### Task
Each line below should be quoted exactly, please.

### Collected data
▼

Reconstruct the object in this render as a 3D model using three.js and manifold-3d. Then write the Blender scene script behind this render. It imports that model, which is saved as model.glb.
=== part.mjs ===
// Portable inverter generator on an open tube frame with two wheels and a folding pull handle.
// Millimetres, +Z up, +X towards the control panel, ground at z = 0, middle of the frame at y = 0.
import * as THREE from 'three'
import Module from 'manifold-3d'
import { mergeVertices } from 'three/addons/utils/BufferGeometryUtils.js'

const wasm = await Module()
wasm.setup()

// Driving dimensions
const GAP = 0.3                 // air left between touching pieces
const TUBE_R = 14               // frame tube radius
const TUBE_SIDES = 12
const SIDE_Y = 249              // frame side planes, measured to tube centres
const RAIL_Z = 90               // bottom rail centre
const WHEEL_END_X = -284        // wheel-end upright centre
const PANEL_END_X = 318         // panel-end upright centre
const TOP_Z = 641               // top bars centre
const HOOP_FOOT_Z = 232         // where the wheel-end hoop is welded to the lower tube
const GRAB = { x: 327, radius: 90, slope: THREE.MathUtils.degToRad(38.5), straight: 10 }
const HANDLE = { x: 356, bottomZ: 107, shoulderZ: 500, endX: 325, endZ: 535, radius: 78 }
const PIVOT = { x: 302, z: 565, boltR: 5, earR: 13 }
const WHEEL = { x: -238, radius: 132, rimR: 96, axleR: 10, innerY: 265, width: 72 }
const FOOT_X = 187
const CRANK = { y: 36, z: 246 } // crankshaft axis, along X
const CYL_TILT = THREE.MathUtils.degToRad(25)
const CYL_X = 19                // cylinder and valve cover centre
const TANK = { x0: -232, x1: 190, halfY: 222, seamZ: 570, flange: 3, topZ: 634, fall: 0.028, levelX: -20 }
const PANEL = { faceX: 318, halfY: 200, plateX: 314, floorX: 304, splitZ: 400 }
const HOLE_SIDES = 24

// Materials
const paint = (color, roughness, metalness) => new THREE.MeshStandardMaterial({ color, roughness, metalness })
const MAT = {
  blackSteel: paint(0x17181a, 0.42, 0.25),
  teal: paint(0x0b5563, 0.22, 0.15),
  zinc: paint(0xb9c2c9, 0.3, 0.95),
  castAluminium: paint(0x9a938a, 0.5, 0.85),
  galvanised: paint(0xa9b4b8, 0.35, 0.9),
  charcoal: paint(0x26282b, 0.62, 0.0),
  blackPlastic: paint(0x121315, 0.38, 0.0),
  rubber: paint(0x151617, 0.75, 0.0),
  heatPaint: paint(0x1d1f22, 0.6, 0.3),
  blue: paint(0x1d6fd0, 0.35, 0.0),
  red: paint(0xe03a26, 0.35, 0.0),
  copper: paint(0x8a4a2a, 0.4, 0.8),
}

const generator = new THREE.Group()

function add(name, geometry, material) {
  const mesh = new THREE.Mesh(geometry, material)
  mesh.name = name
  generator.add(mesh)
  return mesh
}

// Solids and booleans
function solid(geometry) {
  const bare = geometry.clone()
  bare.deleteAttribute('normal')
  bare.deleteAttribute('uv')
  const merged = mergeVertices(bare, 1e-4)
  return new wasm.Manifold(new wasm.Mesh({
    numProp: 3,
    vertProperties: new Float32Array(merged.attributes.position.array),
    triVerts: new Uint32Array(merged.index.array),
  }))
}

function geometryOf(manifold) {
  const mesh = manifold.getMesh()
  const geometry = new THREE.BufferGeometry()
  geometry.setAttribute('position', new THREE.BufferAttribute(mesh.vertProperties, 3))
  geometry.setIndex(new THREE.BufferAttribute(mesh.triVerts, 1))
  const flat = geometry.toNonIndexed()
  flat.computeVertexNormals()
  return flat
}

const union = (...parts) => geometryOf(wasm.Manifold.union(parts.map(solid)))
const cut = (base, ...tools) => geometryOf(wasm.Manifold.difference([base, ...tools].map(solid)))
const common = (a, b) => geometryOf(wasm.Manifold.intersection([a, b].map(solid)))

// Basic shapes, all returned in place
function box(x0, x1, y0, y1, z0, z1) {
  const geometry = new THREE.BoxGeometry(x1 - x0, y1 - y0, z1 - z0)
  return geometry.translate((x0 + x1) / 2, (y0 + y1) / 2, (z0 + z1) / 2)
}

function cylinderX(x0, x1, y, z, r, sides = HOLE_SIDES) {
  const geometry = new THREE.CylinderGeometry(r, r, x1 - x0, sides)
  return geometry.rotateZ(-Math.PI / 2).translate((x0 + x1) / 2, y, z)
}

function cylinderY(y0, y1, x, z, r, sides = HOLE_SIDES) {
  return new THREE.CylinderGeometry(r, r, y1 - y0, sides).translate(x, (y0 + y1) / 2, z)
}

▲

### Response
Reconstruct the object in this render as a 3D model using three.js and manifold-3d. Then write the Blender scene script behind this render. It imports that model, which is saved as model.glb.
=== part.mjs ===
// Portable inverter generator on an open tube frame with two wheels and a folding pull handle.
// Millimetres, +Z up, +X towards the control panel, ground at z = 0, middle of the frame at y = 0.
import * as THREE from 'three'
import Module from 'manifold-3d'
import { mergeVertices } from 'three/addons/utils/BufferGeometryUtils.js'

const wasm = await Module()
wasm.setup()

// Driving dimensions
const GAP = 0.3                 // air left between touching pieces
const TUBE_R = 14               // frame tube radius
const TUBE_SIDES = 12
const SIDE_Y = 249              // frame side planes, measured to tube centres
const RAIL_Z = 90               // bottom rail centre
const WHEEL_END_X = -284        // wheel-end upright centre
const PANEL_END_X = 318         // panel-end upright centre
const TOP_Z = 641               // top bars centre
const HOOP_FOOT_Z = 232         // where the wheel-end hoop is welded to the lower tube
const GRAB = { x: 327, radius: 90, slope: THREE.MathUtils.degToRad(38.5), straight: 10 }
const HANDLE = { x: 356, bottomZ: 107, shoulderZ: 500, endX: 325, endZ: 535, radius: 78 }
const PIVOT = { x: 302, z: 565, boltR: 5, earR: 13 }
const WHEEL = { x: -238, radius: 132, rimR: 96, axleR: 10, innerY: 265, width: 72 }
const FOOT_X = 187
const CRANK = { y: 36, z: 246 } // crankshaft axis, along X
const CYL_TILT = THREE.MathUtils.degToRad(25)
const CYL_X = 19                // cylinder and valve cover centre
const TANK = { x0: -232, x1: 190, halfY: 222, seamZ: 570, flange: 3, topZ: 634, fall: 0.028, levelX: -20 }
const PANEL = { faceX: 318, halfY: 200, plateX: 314, floorX: 304, splitZ: 400 }
const HOLE_SIDES = 24

// Materials
const paint = (color, roughness, metalness) => new THREE.MeshStandardMaterial({ color, roughness, metalness })
const MAT = {
  blackSteel: paint(0x17181a, 0.42, 0.25),
  teal: paint(0x0b5563, 0.22, 0.15),
  zinc: paint(0xb9c2c9, 0.3, 0.95),
  castAluminium: paint(0x9a938a, 0.5, 0.85),
  galvanised: paint(0xa9b4b8, 0.35, 0.9),
  charcoal: paint(0x26282b, 0.62, 0.0),
  blackPlastic: paint(0x121315, 0.38, 0.0),
  rubber: paint(0x151617, 0.75, 0.0),
  heatPaint: paint(0x1d1f22, 0.6, 0.3),
  blue: paint(0x1d6fd0, 0.35, 0.0),
  red: paint(0xe03a26, 0.35, 0.0),
  copper: paint(0x8a4a2a, 0.4, 0.8),
}

const generator = new THREE.Group()

function add(name, geometry, material) {
  const mesh = new THREE.Mesh(geometry, material)
  mesh.name = name
  generator.add(mesh)
  return mesh
}

// Solids and booleans
function solid(geometry) {
  const bare = geometry.clone()
  bare.deleteAttribute('normal')
  bare.deleteAttribute('uv')
  const merged = mergeVertices(bare, 1e-4)
  return new wasm.Manifold(new wasm.Mesh({
    numProp: 3,
    vertProperties: new Float32Array(merged.attributes.position.array),
    triVerts: new Uint32Array(merged.index.array),
  }))
}

function geometryOf(manifold) {
  const mesh = manifold.getMesh()
  const geometry = new THREE.BufferGeometry()
  geometry.setAttribute('position', new THREE.BufferAttribute(mesh.vertProperties, 3))
  geometry.setIndex(new THREE.BufferAttribute(mesh.triVerts, 1))
  const flat = geometry.toNonIndexed()
  flat.computeVertexNormals()
  return flat
}

const union = (...parts) => geometryOf(wasm.Manifold.union(parts.map(solid)))
const cut = (base, ...tools) => geometryOf(wasm.Manifold.difference([base, ...tools].map(solid)))
const common = (a, b) => geometryOf(wasm.Manifold.intersection([a, b].map(solid)))

// Basic shapes, all returned in place
function box(x0, x1, y0, y1, z0, z1) {
  const geometry = new THREE.BoxGeometry(x1 - x0, y1 - y0, z1 - z0)
  return geometry.translate((x0 + x1) / 2, (y0 + y1) / 2, (z0 + z1) / 2)
}

function cylinderX(x0, x1, y, z, r, sides = HOLE_SIDES) {
  const geometry = new THREE.CylinderGeometry(r, r, x1 - x0, sides)
  return geometry.rotateZ(-Math.PI / 2).translate((x0 + x1) / 2, y, z)
}

function cylinderY(y0, y1, x, z, r, sides = HOLE_SIDES) {
  return new THREE.CylinderGeometry(r, r, y1 - y0, sides).translate(x, (y0 + y1) / 2, z)
}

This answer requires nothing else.